By Bina Davidson, Features Editor
When I think about the turning point in my life, one specific moment comes to mind almost immediately. I was in my room in my apartment in Soho where I had a huge mirror on the wall facing my bed. I got up one cold morning and looked in the mirror, as I usually did. But for some reason, I didn’t recognize the person looking back at me.
To give you some backstory to this life changing moment, I will trust you, my reader, with some personal aspects of my life. The year 2019-2020 was hell, to say the least. I had gone through some really hard moments, or weeks as I should more accurately say, and I came out of the year a different person. These changes happened slowly and unbeknownst to me. Those around me saw me become someone they did not recognize, but when they called me out on it, I denied that I was any different. I made excuses for every stupid decision I made and ignored their concerns.
I was always someone who suffered from some anxiety, but as the year went on, it became that much worse. I remember clearly the day I had my first panic attack in the school building. I was walking up the steps from the 245 cafeteria when my anxiety overcame me and I began to cry and shake on the stairs. My lungs betrayed me and I began to feel as though there was no oxygen left in the entire building to help me live another minute. I cried in my friend’s arms and she held me, calming me down, reminding me that I will be okay.
After this situation, I began to notice the increase of anxious feelings I had throughout the day with clarity. In the time following the panic attack, I went through many more depressive episodes than I had ever experienced. I think a part of me knew that I needed help, but instead of listening to that part of me, I did not listen to the feeling. On a daily basis, I chose to ignore my own mental health and stay in an unhealthy situation which was ruining my life. I was so far deep in it that I was more afraid of changing my environment than of who I would become if I stayed. And so, I stayed. Not only did my mental health rapidly decline, but my personality faded as well. I no longer did anything to help or protect myself. That was until I was forced into an awakening.

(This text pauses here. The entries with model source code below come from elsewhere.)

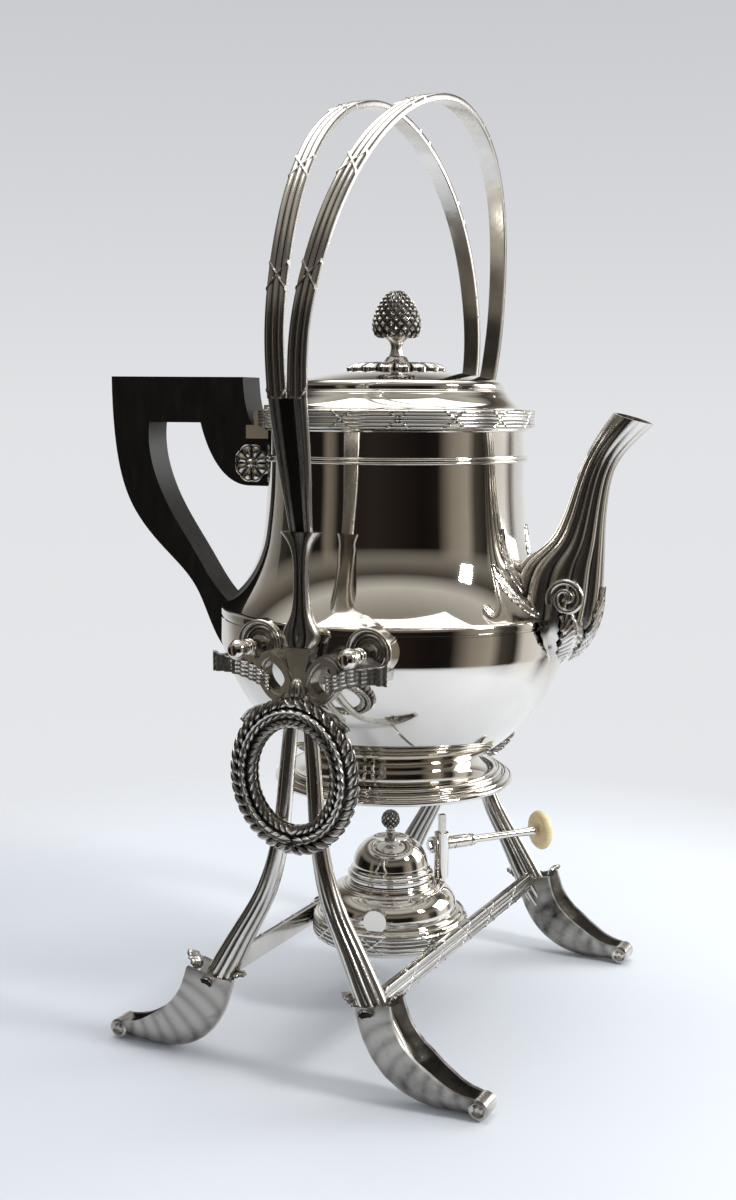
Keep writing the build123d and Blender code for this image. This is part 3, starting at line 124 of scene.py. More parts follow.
def fair(points, count):
    """Evenly spaced points on a natural cubic spline through the given ones."""
    p = np.asarray(points, float)
    t = np.r_[0, np.cumsum(np.linalg.norm(np.diff(p, axis=0), axis=1))]
    h = np.diff(t)
    size = len(p)
    lhs = np.zeros((size, size))
    rhs = np.zeros(p.shape)
    lhs[0, 0] = lhs[-1, -1] = 1
    for i in range(1, size - 1):
        lhs[i, i - 1 : i + 2] = h[i - 1], 2 * (h[i - 1] + h[i]), h[i]
        rhs[i] = 6 * ((p[i + 1] - p[i]) / h[i] - (p[i] - p[i - 1]) / h[i - 1])
    m = np.linalg.solve(lhs, rhs)
    s = np.linspace(0, t[-1], count)
    k = np.clip(np.searchsorted(t, s, side="right") - 1, 0, size - 2)
    d, e, g = (s - t[k])[:, None], (t[k + 1] - s)[:, None], h[k][:, None]
    bend = (m[k] * e**3 + m[k + 1] * d**3) / (6 * g)
    return bend + (p[k] / g - m[k] * g / 6) * e + (p[k + 1] / g - m[k + 1] * g / 6) * d


def arc(a, b, c, count=14):
    """Points on the circle through three points in a plane."""
    (ax, ay), (bx, by), (cx, cy) = a, b, c
    d = 2 * (ax * (by - cy) + bx * (cy - ay) + cx * (ay - by))
    aa, bb, cc = ax * ax + ay * ay, bx * bx + by * by, cx * cx + cy * cy
    ux = (aa * (by - cy) + bb * (cy - ay) + cc * (ay - by)) / d
    uy = (aa * (cx - bx) + bb * (ax - cx) + cc * (bx - ax)) / d
    start, middle, end = (math.atan2(y - uy, x - ux) for x, y in (a, b, c))
    turn = (end - start) % (2 * math.pi)
    if (middle - start) % (2 * math.pi) > turn:
        turn -= 2 * math.pi
    radius = math.hypot(ax - ux, ay - uy)
    steps = start + turn * np.linspace(0, 1, count)
    return [(ux + radius * math.cos(s), uy + radius * math.sin(s)) for s in steps]


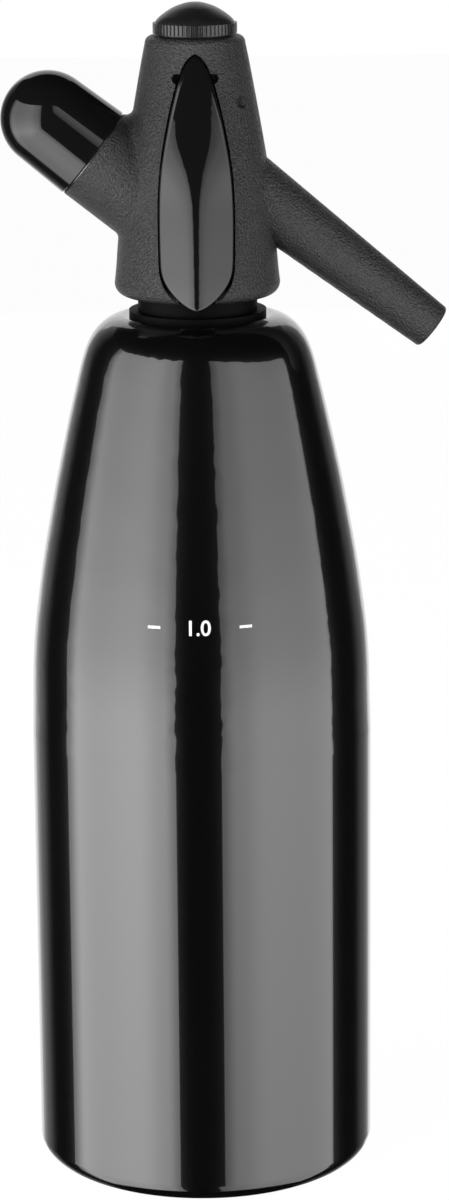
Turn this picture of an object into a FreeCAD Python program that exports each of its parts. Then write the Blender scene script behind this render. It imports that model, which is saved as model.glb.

As many say, everything happens for a reason. I truly believe that and although I couldn’t see it at the time, what happened to me was a blessing. Unexpectedly, I was pulled from my terrible situation. All of the toxicity that was negatively affecting me was stripped away in one moment and I was forced to undergo withdrawal, in a sense. It was the hardest thing I had to experience, harder than the actual situation that was hurting me, or so I felt at the time. The next few weeks were spent in my bed, crying. My family, friends and loved ones tried their best to help me. They came up with distractions and extracurriculars, plus bought some good old chocolate which held me together for weeks. I am forever grateful to those who kept me afloat.
This brings us back to this moment that cold morning. As I stared at myself, mascara running down my face, I thought “Who the F am I?? Who have I become?? I miss just being me. I want to be ME, Bina Davidson.” I knew the only way to get back on my feet was to start fresh. I looked at myself and swore I would get through this. I would not only survive, but I will bounce back better than ever.
The most important rule I made for myself as I looked in the mirror was to be authentic to myself. I knew that I was never to lie to myself or stay in an unhealthy situation again. If I am hurting, I absolutely must do what I can as soon as possible to help myself. I learned that protecting others is not okay if it means that I will get ruined in the process. I began making slower decisions. I allowed myself to take the time to think about what was good for me, no longer including myself as the last factor in the decision making process. These steps may seem small, but for me, they were crucial.
Changing internally was the most integral part of the journey, but changing externally helped as well. I needed something tangible so that when I looked in the mirror, I was physically different than the poor girl I was before. I decided to finally dye my hair in the way I had always wanted. I also began to eat healthier and shed some pounds in a healthy way. I went on a shopping spree and changed up my look and felt confident.
After a few months, I finally found a therapist with whom I connected well with and was able to begin a more intensive healing process. Soon after I began therapy, I was diagnosed with anxiety, depression and PTSD. In order to help with my trauma and anxiety, I began a specialized type of therapy as well as medication which have been a huge help.
These diagnoses allowed me to begin another huge step in my journey. Forgiveness.
I wish I could sit here and share that forgiving myself was a huge accomplishment and I am past that stage, but alas that is not the truth. It has been the hardest step yet, but I know that it will allow me to finally end that chapter in my life and give me that final piece of closure I have been so desperately searching for. I know that what I had gone through was real, the pain that I felt and occasionally still do feel is coming from a real place. Knowing that my panic attacks from “minor” things aren’t me being dramatic rather my body’s response to trauma allows me to stop blaming myself for what I went through.
I look back to that challenging year and often wonder how I got to that place. I still have no answer to that, and I know that I probably will never get an answer. What I do know is that I rose above it all and got myself back to a place where I am incredibly proud of who I have become.